Dairy Queen was the site of my first date with my wife (not the late night one I already mentioned which took place before an indoor track meet at St. Johns the next morning!). I ordered a cone with sprinkles and spilled it because unlike my natural instinct of eating first and talking later, I was so excited to be in this woman’s presence, I forgot all about the ice cream. We went to a Wayne Bergeron concert and listened to a trumpet player smash high notes for two hours. He was the ego-maniac type player who let everyone in the theatre know he was top dog every 15 seconds with some riff ending on a squealing triple high ‘C.’ I couldn’t emote that kind of testosterone, so I let someone else do it on my instrument for me while I focused on judging whether or not I should hold her hand (of course I didn’t….this relationship moved slow….really, really slow).
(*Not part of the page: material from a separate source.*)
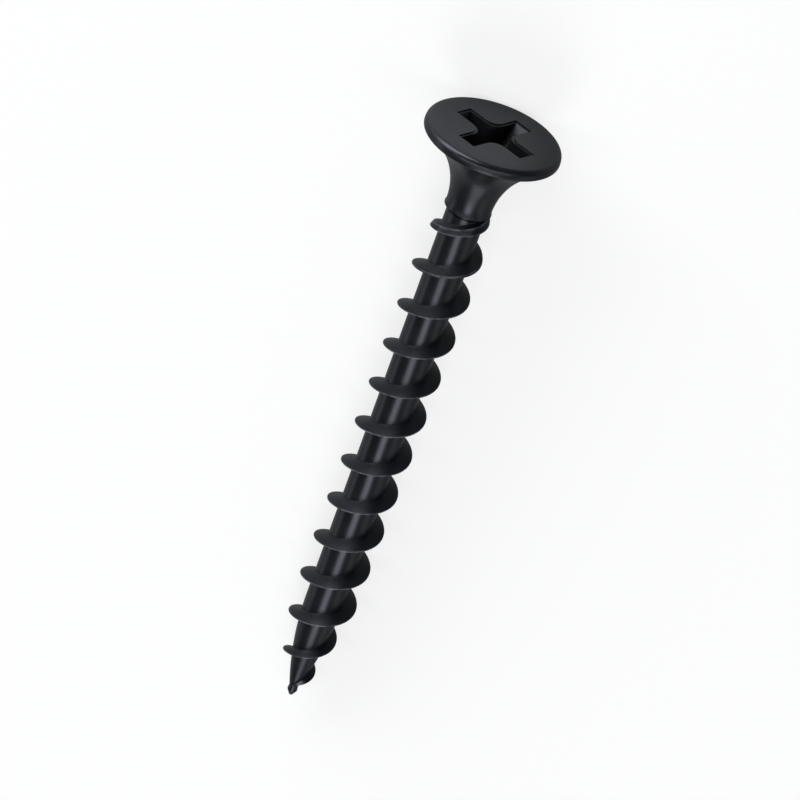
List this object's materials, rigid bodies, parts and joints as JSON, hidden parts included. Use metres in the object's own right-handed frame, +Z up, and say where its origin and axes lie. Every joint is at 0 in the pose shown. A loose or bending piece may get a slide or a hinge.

I don’t live in Moorhead now. For a span of about four years in college, I ran close to 500 or more annual runs in that city alone. Twice a day, most days, for 11.5 months of the year. I traced up and down the roads so many times, if I only make it there for one or two annual runs now, I can still throw myself right back into all of the special memories. The classic winter, bitter cold runs where you don’t feel anything but a hateful, stingy cold for 60 minutes. The times in January where you cross the blue bridge in Fargo over the interstate and wonder, “Can I really make it back to Olson after what I’ve done so far?” and the sun goes down, the wind picks up, and the ice and snow stay firm. But you know how sweet it will be to take a warm shower, put on sweats and hunker down at the food cafeteria with warm smiles and food.
I can think back to my days as a Spud, when I ran but thought mostly of basketball. I still covered some miles, and I still thought about those Moorhead traditions like Dominoes Mile runs at the park and the only annual meet which can guarantee heat, wind, and humidity: The Shocky Strand Invite at Johnson Park.
And of course, I can even think back to those first runs away from the “Old Junior High,” when two miles was a full workout. And when getting all the way to DQ meant we could walk back.